The basic idea is easy to state. In place of three Part I subject options (which in faculties other than FASS usually means two subjects in your major and one in your minor), the student would study:

– Only major courses in the first ‘core’ term; then

– A mix of major and minor courses (usually one-third major for a single honours student) in the second ‘exploratory’ term; then

– Back to your major subject for the third ‘bridging’ term.

Final assessment of courses would take place at the start of the following term, so there would be no end-of-year examinations, except for the third term’s courses which would be assessed by coursework. The emphasis moves towards the programme, and away from the department or the module. This approach to assessment, moving away from the end-of-year exam as main arbiter of success, shows the influence of recent educational research and the team in OED.

So could it work? In terms of content, staffing and timetabling, the main change would see first years studying just their major in the first term, in order to help them ‘become inducted and assimilated into their academic disciplines at an early stage, as well as beginning to learn some of the most important material for their degrees’ and ‘speed up progress towards a feeling of belonging to students’ academic disciplines, programmes and departments.’ This frontloading of core content is contentious. For many of our programmes, the deep learning occurs in the second term, after everyone is hopefully settled in, but this approach may no longer be feasible under the new proposals. Some departments have suggested that professional accreditation would not be possible under the new system.
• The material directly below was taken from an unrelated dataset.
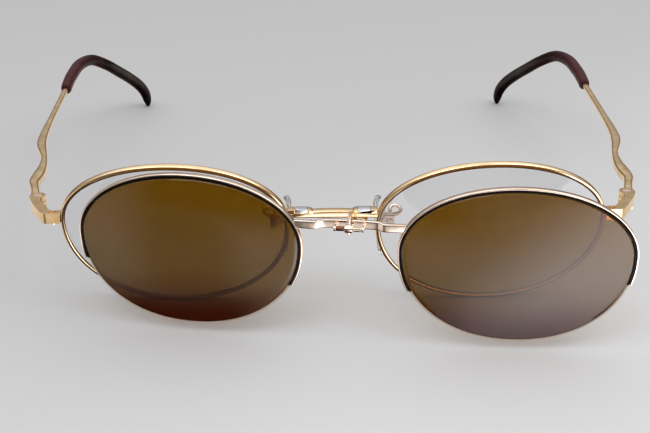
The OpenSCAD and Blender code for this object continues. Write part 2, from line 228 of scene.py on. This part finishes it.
def piece(name, parts, material, body, hides=(), sharp=40, subdivide=0):
    """One object from (matrix, (verts, faces)) parts in millimetres."""
    bm = bmesh.new()
    for matrix, (verts, faces) in parts:
        vs = [bm.verts.new((matrix @ Vector(v)) * MM) for v in verts]
        fs = [bm.faces.new([vs[i] for i in f]) for f in faces]
        bmesh.ops.recalc_face_normals(bm, faces=fs)
    mesh = bpy.data.meshes.new(name)
    bm.to_mesh(mesh)
    bm.free()
    obj = bpy.data.objects.new(name, mesh)
    bpy.context.scene.collection.objects.link(obj)
    mesh.polygons.foreach_set("use_smooth", [True] * len(mesh.polygons))
    if sharp:
        mesh.set_sharp_from_angle(angle=math.radians(sharp))
    if subdivide:
        mod = obj.modifiers.new("smooth", "SUBSURF")
        mod.levels = mod.render_levels = subdivide
    mesh.materials.append(material)
    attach(obj, body)
    if hides:
        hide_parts(*hides)
    return obj


# ---- materials -------------------------------------------------------------
class Nodes:
    def __init__(self, name):
        self.m = bpy.data.materials.new(name)
        self.m.use_nodes = True
        self.t = self.m.node_tree
        self.t.nodes.clear()
        self.out = self.add("ShaderNodeOutputMaterial")
        self.co = self.add("ShaderNodeTexCoord").outputs["Object"]

    def add(self, kind, **sets):
        n = self.t.nodes.new(kind)
        for k, v in sets.items():
            if hasattr(n, k):
                setattr(n, k, v)
            else:
                n.inputs[k.replace("_", " ")].default_value = v
        return n

    def join(self, a, b):
        self.t.links.new(a, b)

    def noise(self, scale, detail=3.0, stretch=None, rough=0.5):
        """Noise over the object's own coordinates, which are metres: scale is per metre."""
        n = self.add("ShaderNodeTexNoise", Scale=scale, Detail=detail, Roughness=rough)
        co = self.co
        if stretch:
            m = self.add("ShaderNodeMapping", Scale=stretch)
            self.join(co, m.inputs["Vector"])
            co = m.outputs["Vector"]
        self.join(co, n.inputs["Vector"])
        return n.outputs["Fac"]

    def ramp(self, fac, *stops, ease="EASE"):
        r = self.add("ShaderNodeValToRGB")
        r.color_ramp.interpolation = ease
        while len(r.color_ramp.elements) < len(stops):
            r.color_ramp.elements.new(0.5)
        for el, (p, c) in zip(r.color_ramp.elements, stops):
            el.position = p
            el.color = (*c, 1) if len(c) == 3 else c
        self.join(fac, r.inputs["Fac"])
        return r.outputs["Color"]

    def spread(self, fac, a, b, lo=0.3, hi=0.7):
        r = self.add("ShaderNodeMapRange", From_Min=lo, From_Max=hi, To_Min=a, To_Max=b)
        self.join(fac, r.inputs["Value"])
        return r.outputs["Result"]

    def math(self, op, a, b=None, clamp=False):
        n = self.add("ShaderNodeMath", operation=op, use_clamp=clamp)
        for i, v in enumerate((a, b)):
            if v is None:
                continue
            if isinstance(v, (int, float)):
                n.inputs[i].default_value = v
            else:
                self.join(v, n.inputs[i])
        return n.outputs[0]

    def bump(self, height, distance, strength=0.5, normal=None):
        n = self.add("ShaderNodeBump", Strength=strength, Distance=distance)
        self.join(height, n.inputs["Height"])
        if normal is not None:
            self.join(normal, n.inputs["Normal"])
        return n.outputs["Normal"]

    def axis(self, which):
        s = self.add("ShaderNodeSeparateXYZ")
        self.join(self.co, s.inputs[0])
        return s.outputs[which]


def metal(name, light, deep, rough=(0.1, 0.2), grain=0.25, edge=0.00008, stretch=None):
    """Polished plate: faint cloudiness in its colour and gloss, fine hairlines and softened edges."""
    k = Nodes(name)
    p = k.add("ShaderNodeBsdfPrincipled", Metallic=1.0)
    k.join(k.ramp(k.noise(420, 4), (0.3, deep), (0.72, light)), p.inputs["Base Color"])
    k.join(k.spread(k.noise(900, 5, rough=0.65), *rough), p.inputs["Roughness"])
    soft = k.add("ShaderNodeBevel", samples=3, Radius=edge).outputs["Normal"]
    lines = k.noise(2600, 2, stretch=stretch or (1, 1, 6))
    k.join(k.bump(lines, 0.000012, grain, soft), p.inputs["Normal"])
    k.join(p.outputs[0], k.out.inputs["Surface"])
    return k.m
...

The description of second term options envisages an ‘anything goes’ mix. There might be non-standard options in a student’s own discipline, alongside courses designed to broaden the horizons (Physics’ former Part I in ‘The Universe as an Art’ is mentioned approvingly) and double-weighted ‘switching modules’, designed specifically to enable those thinking of ‘switching’ to move into that subject more or less straight away, so their third term courses could be in their new subject.

For departments that currently offer minor-only Part I courses, this might not be too great an increase in workload, but for departments that currently mix major and minor students together, it could represent a significant hike . . . unless of course your current major class is so big that you’re on the verge of double teaching anyway, in which case, so the thinking goes, why not offer two slightly different streams?

It’s not entirely clear how combined honours degree schemes – which can currently be run efficiently with relatively small numbers due to the sharing of modules with single honours students – would fit into the new model, especially during the core term. Natural Sciences gets mentioned, as a consortial scheme for which ‘programme teams have little flexibility and find their students’ requirements can be subservient to those of departments,’ but there’s no mention of how Natural Sciences could fit into the new Part I structure.

Methods of assessment and concerns over timetabling aside, the end result might turn out to be, well, not entirely dissimilar to the educational experience at several other universities. A traditional course at a redbrick might include 75% of compulsory courses in the first year, alongside a variety of options, including for most students the opportunity to study courses in other departments. Lancaster’s approach to the first year, by contrast, is now rare in England and Wales. Scotland has always done things differently of course.

When you look beyond the thoughtful proposals on teaching styles and assessment methods, these ‘radical’ proposals for our Part I start to look rather like what everyone else is doing. Maybe the truly radical option would be to keep Part I largely as it is?